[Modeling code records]
########
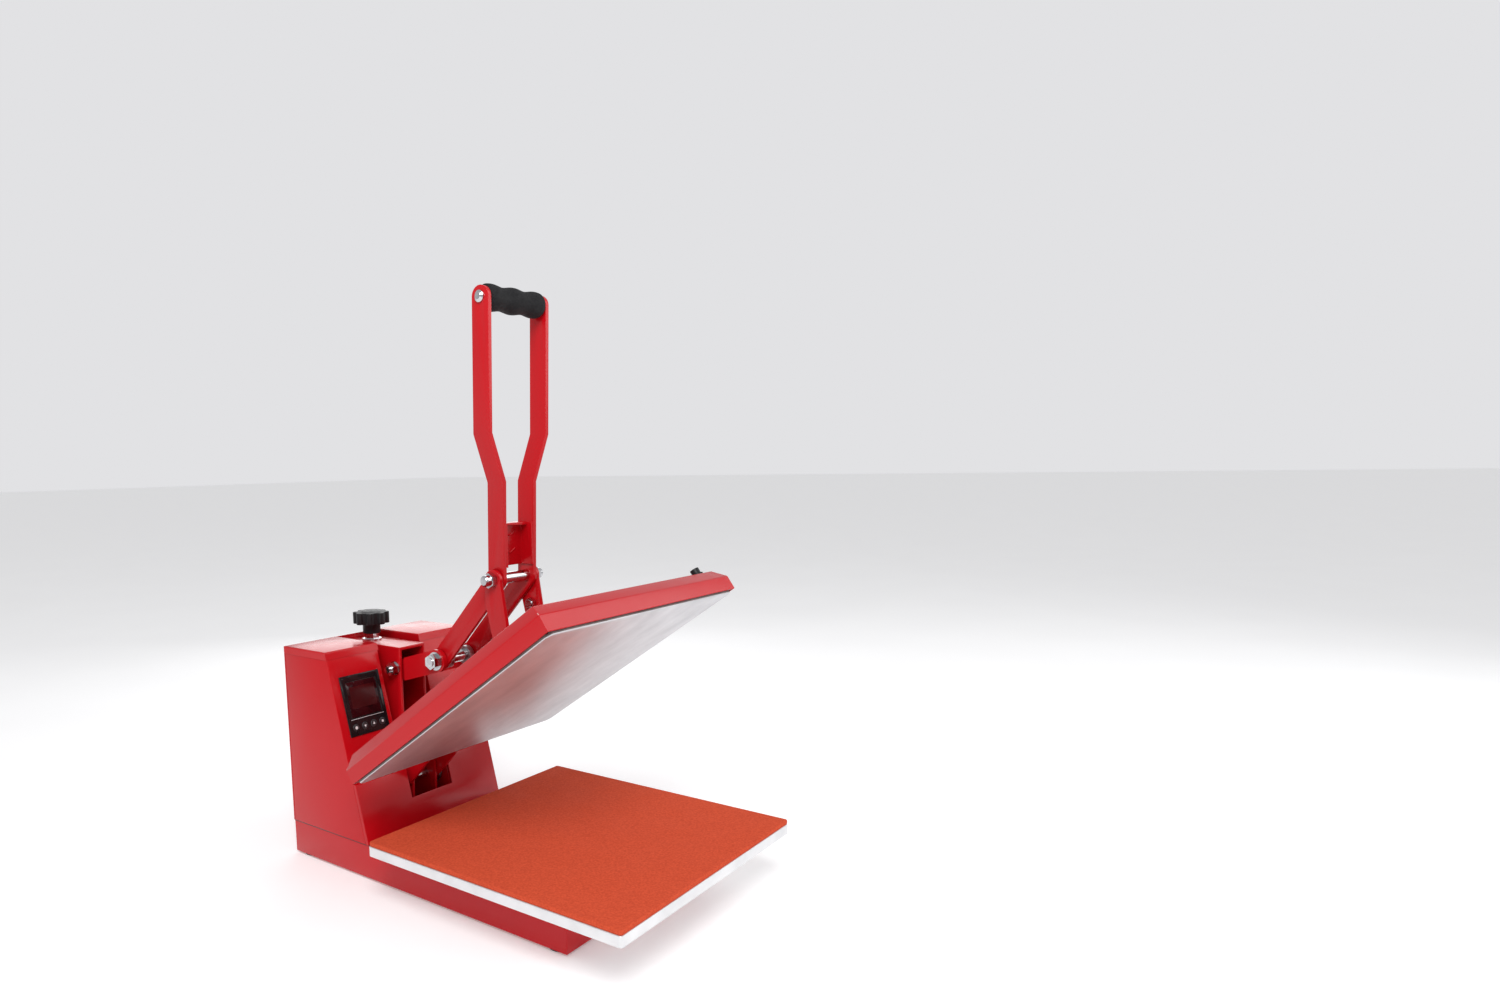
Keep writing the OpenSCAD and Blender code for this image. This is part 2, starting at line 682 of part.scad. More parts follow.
base_tray();
rubber_feet();
bed_stand();
lower_platen();
silicone_pad();
housing_left();
housing_right();
rear_panel();
front_panel();
housing_screws();
column();
main_axle();
axle_clips();
lift_springs();
platen_arm_left();
platen_arm_right();
arm_tie();
platen_bolts();
platen_cover();
insulation_pad();
heating_plate();
heating_element();
thermocouple();
lead_gland();
pressure_arm();
anchor_bolt();
rear_axle();
rear_axle_nuts();
axle_collars();
lever_left();
lever_right();
handle_web();
knee_bolt();
knee_spacer();
grip_foam();
grip_bolt();
toggle_leg_left();
toggle_leg_right();
toggle_studs();
toggle_shaft();
pressure_knob();
pressure_stud();
pressure_nut();
stud_bush();
control_fascia();
display_window();
button_set();
button_down();
button_up();
button_mode();
control_board();
relay_module();
terminal_block();
power_inlet();
rocker_switch();
rocker_key();
fuse_holder();
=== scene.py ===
import json
import math

import bmesh
import bpy
from mathutils import Matrix, Vector


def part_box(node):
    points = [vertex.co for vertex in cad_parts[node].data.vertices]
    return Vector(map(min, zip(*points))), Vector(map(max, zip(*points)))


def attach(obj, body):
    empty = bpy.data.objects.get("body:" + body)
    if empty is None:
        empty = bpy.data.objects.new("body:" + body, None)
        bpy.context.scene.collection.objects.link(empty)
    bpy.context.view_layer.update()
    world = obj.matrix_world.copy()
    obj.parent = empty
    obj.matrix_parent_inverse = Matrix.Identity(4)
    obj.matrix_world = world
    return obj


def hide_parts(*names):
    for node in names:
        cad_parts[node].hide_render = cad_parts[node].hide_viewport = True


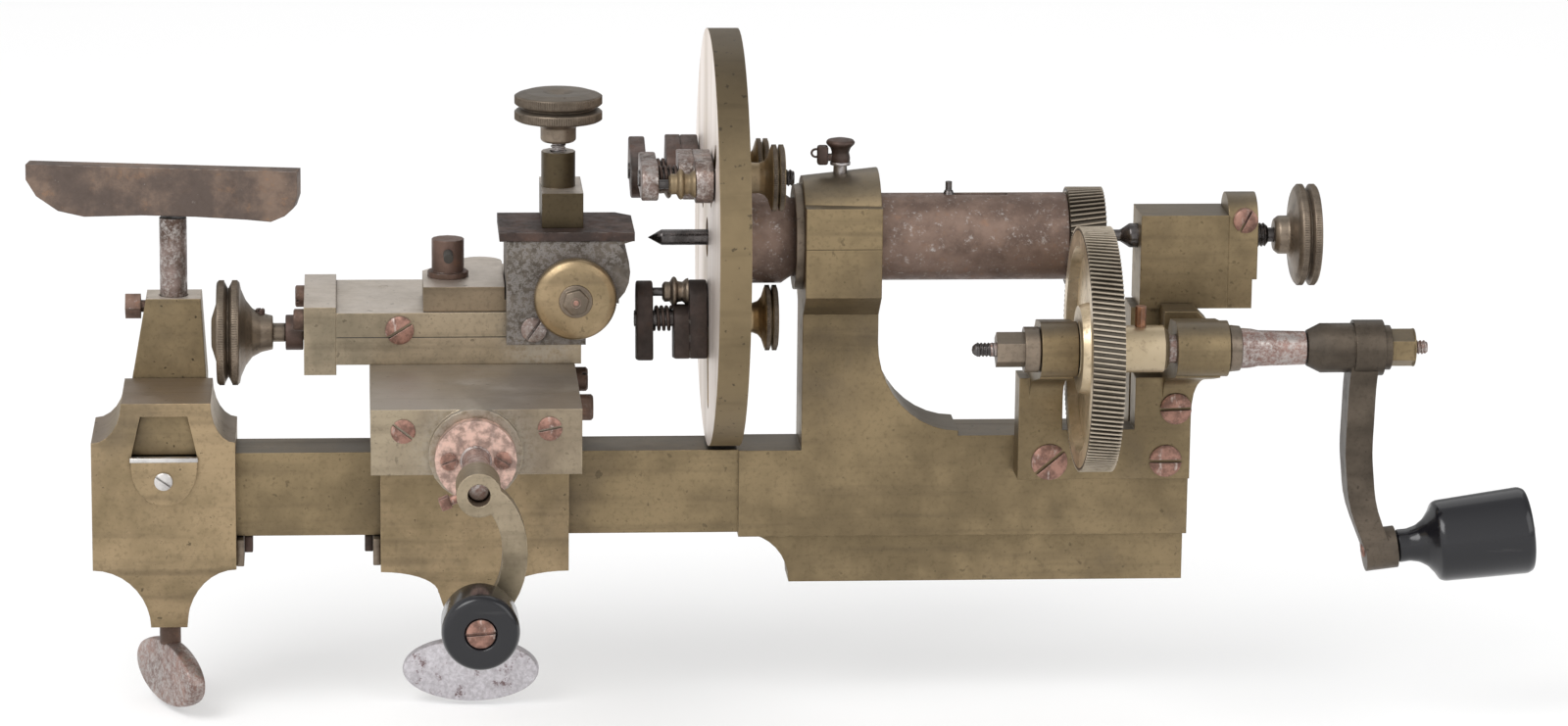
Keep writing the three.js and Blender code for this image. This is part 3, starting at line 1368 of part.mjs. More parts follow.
function frontKnobBody() {
  const k = frontKnob;
  return turnedY([
    [-k.rimEnd - k.dome - k.bossOut, 0], [-k.rimEnd - k.dome - k.bossOut, k.boss - k.bossOut],
    [-k.rimEnd - k.dome, k.boss],
    [-k.rimEnd, k.radius - k.dome], [-k.rimEnd + k.dome / 2, k.radius], [-k.hubEnd, k.radius],
    [-k.hubEnd + k.dome / 2, k.hub], [-head.front - gap.rest, k.hub], [-head.front - gap.rest, k.stud],
    [-head.front + k.studDepth - gap.rest, k.stud], [-head.front + k.studDepth - gap.rest, 0],
  ], k.x, k.z);
}

function tommyScrew() {
  const t = tommy;
  const low = carriage.plateTop;
  const body = turnedZ([
    [bar.top + gap.rest, 0], [bar.top + gap.rest, t.shank], [low, t.shank], [low, t.washer],
    [low + t.washerThick, t.washer],
    [low + t.washerThick, t.head], [t.top, t.head], [t.top, 0],
  ], t.x, -t.y, sides.small);
  const hole = rodY(-t.y - t.washer, -t.y + t.washer, t.hole, t.x, t.top - t.holeDown, sides.screw);
  return cut(body, hole);
}

// The head.
add('bed_casting', bedCasting(), brass);
add('bearing_cap', bearingCap(), brass);
add('bearing_bush', bearingBush(), darkBrass);
add('oiler', oilCup(), darkBrass);
add('spindle', spindleBody(), rust);
add('pinion', pinionGear(), darkBrass);
add('pump_centre', pumpCentre(), steel);
add('faceplate', faceplate(), brass);

// The dogs.
const dogNames = ['low', 'near', 'far'];
dogNames.forEach((name, i) => {
  const frame = dogFrame(dog.angles[i], dog.reaches[i], dog.swivels[i]);
  add(`dog_${name}_base`, dogBase(frame), rust);
  add(`dog_${name}_strap`, dogStrap(frame), rust);
  add(`dog_${name}_bolt`, dogBolt(frame), steel);
  add(`dog_${name}_spring`, dogSpring(frame), steel);
  add(`dog_${name}_nut`, dogNut(frame), brass);
});

// The tail and the crank.
add('tail_block', tailBlock(), brass);
add('tail_cap', tailCap(), brass);
add('tail_screw', tailScrewBody(), rust);
add('tail_knob', tailKnobBody(), darkBrass);
add('crank_bracket', crankBracket(), brass);
add('crank_shaft', crankShaft(), steel);
add(
  'shaft_nut',
  flatNut(shaftNut.left, shaftNut.right, shaftNut.radius, shaftNut.washerRight, shaftNut.washer), brass,
);
add('drive_wheel', driveWheel(), brass);
add('wheel_pin', wheelPinBody(), copper);
add('crank_arm', crankArm(), darkBrass);
add(
  'crank_nut',
  flatNut(arm.ringRight + gap.slide, crankNut.right, crankNut.radius, crankNut.right, crankNut.radius),
  brass,
);
add('crank_handle', crankHandle(), black);

// The tee rest.
add('rest_saddle', restSaddleBody(), brass);
add('rest_stop_plate', restStopPlate(), brass);
add('rest_thumb_screw', thumbScrew(restCentre, restSaddle.noseLow, thumb.restDegrees), rust);
add('rest_shoe', restShoe(), brass);
add('socket_screw', socketScrewBody(), rust);
add('rest_post', restPost(), rust);
add('rest_blade', restBlade(), rust);

// The slide rest.
add('slide_saddle', slideSaddleBody(), brass);
add('slide_thumb_screw', thumbScrew(axis.crossX, slideSaddle.noseLow, thumb.slideDegrees), steel);
add('cross_slide', crossSlideBody(), brass);
add('retaining_disc', retainingDisc(), copper);
add('cross_screw', crossScrewBody(), steel);
add('cross_crank', crossCrank(), darkBrass);
add('cross_handle', crossHandleBody(), black);
add('slide_bar', slideBar(), brass);
add('end_plate', endPlateBody(), brass);
add('feed_screw', feedScrew(), darkBrass);
add('tool_carriage', toolCarriage(), brass);
add('tool_head', toolHead(), brass);
add('clamp_plate', clampPlateBody(), rust);
add('tool_post', toolPostBody(), brass);
add('top_knob', topKnobBody(), darkBrass);
add('front_knob', frontKnobBody(), brass);
add('tommy_screw', tommyScrew(), rust);

console.log(`least gap between the curls of a spring: ${springGap().toFixed(2)} mm`);

export default pieces;
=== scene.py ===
"""Looks of a watchmaker's mandrel, built round its CAD frame: finishes, knurls, screws, threads, springs."""

import math

import bmesh
import bpy
from mathutils import Matrix, Vector


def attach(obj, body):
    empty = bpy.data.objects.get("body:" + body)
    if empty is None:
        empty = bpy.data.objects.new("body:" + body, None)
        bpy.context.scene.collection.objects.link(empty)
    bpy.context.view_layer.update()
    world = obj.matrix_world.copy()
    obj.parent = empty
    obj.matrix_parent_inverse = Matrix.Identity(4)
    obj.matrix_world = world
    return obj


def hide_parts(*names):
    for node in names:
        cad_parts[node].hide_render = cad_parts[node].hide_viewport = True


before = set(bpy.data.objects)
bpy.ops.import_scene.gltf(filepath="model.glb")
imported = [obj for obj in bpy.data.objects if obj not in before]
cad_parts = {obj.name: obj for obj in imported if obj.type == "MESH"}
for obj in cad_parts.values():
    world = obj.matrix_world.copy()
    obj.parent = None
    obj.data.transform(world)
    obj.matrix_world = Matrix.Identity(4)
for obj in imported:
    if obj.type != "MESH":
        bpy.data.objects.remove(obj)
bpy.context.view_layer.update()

bl_info = {
    "name": "Watchmaker's mandrel",
    "version": (1, 0, 0),
    "blender": (4, 5, 0),
    "location": "View3D > Sidebar > Mandrel",
    "description": "Dresses the CAD frame of a hand-cranked watchmaker's mandrel",
    "category": "Object",
}

MM = 0.001
# Places and sizes in millimetres, as in the CAD. The crank's and feed screw's axes are given by Y and Z.
SPINDLE_Z, PLATE_RADIUS = 89.0, 53.0
CRANK, CRANK_THROW = (-36.7, 67.7), 52.0
CRANK_EYE_X, CRANK_TILT = 96.85, 7.0
WHEEL_PITCH_RADIUS, PINION_PITCH_RADIUS = 30.31, 12.12
FEED = (9.0, 62.8)
# The cross screw's axis is given by X and Z.
CROSS, CROSS_THROW = (-131.4, 47.3), 28.8
REST_X, TOP_X, PUMP_PIN_X, OILER_X = -208.1, -109.2, -10.1, -37.8
FRONT_X, FRONT_Z = -105.6, 77.8
THUMB_PLATE_Z = -24.0
TOMMY_HOLE = (-137.0, -3.5, 85.0)
# Each dog: the angle of its slot, how far out it stands, how far it is swivelled and where its bolt ends.
DOGS = {
    "low": (-78.6, 20.5, 0.0, -53.5), "near": (41.4, 29.7, 137.0, -51.2), "far": (161.4, 34.0, 0.0, -52.0)
}
# The finishes of a dog's base, strap and acorn nut.
DOG_FINISHES = {
    "dog_low": ("black_rust", "black_rust", "bronze"), "dog_near": ("silver_rust", "silver_rust", "turned"),
    "dog_far": ("dark_rust", "dark_rust", "bronze"),
}
X_AXIS, Y_AXIS, Z_AXIS = Vector((1, 0, 0)), Vector((0, 1, 0)), Vector((0, 0, 1))


# Shader maths.
class Val:
    """A socket of a finish's node tree that can stand in an expression."""

    def __init__(self, finish, socket):
        self.finish = finish
        self.socket = socket

    def maths(self, operation, first, second):
        return self.finish.node("ShaderNodeMath", {"operation": operation}, {0: first, 1: second})

    def __add__(self, other):
        return self.maths("ADD", self, other)

    __radd__ = __add__

    def __sub__(self, other):
        return self.maths("SUBTRACT", self, other)

    def __rsub__(self, other):
        return self.maths("SUBTRACT", other, self)

    def __mul__(self, other):
        return self.maths("MULTIPLY", self, other)

    __rmul__ = __mul__

    def __pow__(self, other):
        return self.maths("POWER", self, other)

    def band(self, low, high):
        """0 below low, 1 above high, smooth between."""
        values = {"Value": self, "From Min": low, "From Max": high}
        return self.finish.node("ShaderNodeMapRange", {"interpolation_type": "SMOOTHSTEP"}, values)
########
Copy verbatim the line that contains "Keep writing the three.js", the line that contains "add('faceplate', faceplate(), brass);", and all lines between them.

Keep writing the three.js and Blender code for this image. This is part 3, starting at line 1368 of part.mjs. More parts follow.
function frontKnobBody() {
  const k = frontKnob;
  return turnedY([
    [-k.rimEnd - k.dome - k.bossOut, 0], [-k.rimEnd - k.dome - k.bossOut, k.boss - k.bossOut],
    [-k.rimEnd - k.dome, k.boss],
    [-k.rimEnd, k.radius - k.dome], [-k.rimEnd + k.dome / 2, k.radius], [-k.hubEnd, k.radius],
    [-k.hubEnd + k.dome / 2, k.hub], [-head.front - gap.rest, k.hub], [-head.front - gap.rest, k.stud],
    [-head.front + k.studDepth - gap.rest, k.stud], [-head.front + k.studDepth - gap.rest, 0],
  ], k.x, k.z);
}

function tommyScrew() {
  const t = tommy;
  const low = carriage.plateTop;
  const body = turnedZ([
    [bar.top + gap.rest, 0], [bar.top + gap.rest, t.shank], [low, t.shank], [low, t.washer],
    [low + t.washerThick, t.washer],
    [low + t.washerThick, t.head], [t.top, t.head], [t.top, 0],
  ], t.x, -t.y, sides.small);
  const hole = rodY(-t.y - t.washer, -t.y + t.washer, t.hole, t.x, t.top - t.holeDown, sides.screw);
  return cut(body, hole);
}

// The head.
add('bed_casting', bedCasting(), brass);
add('bearing_cap', bearingCap(), brass);
add('bearing_bush', bearingBush(), darkBrass);
add('oiler', oilCup(), darkBrass);
add('spindle', spindleBody(), rust);
add('pinion', pinionGear(), darkBrass);
add('pump_centre', pumpCentre(), steel);
add('faceplate', faceplate(), brass);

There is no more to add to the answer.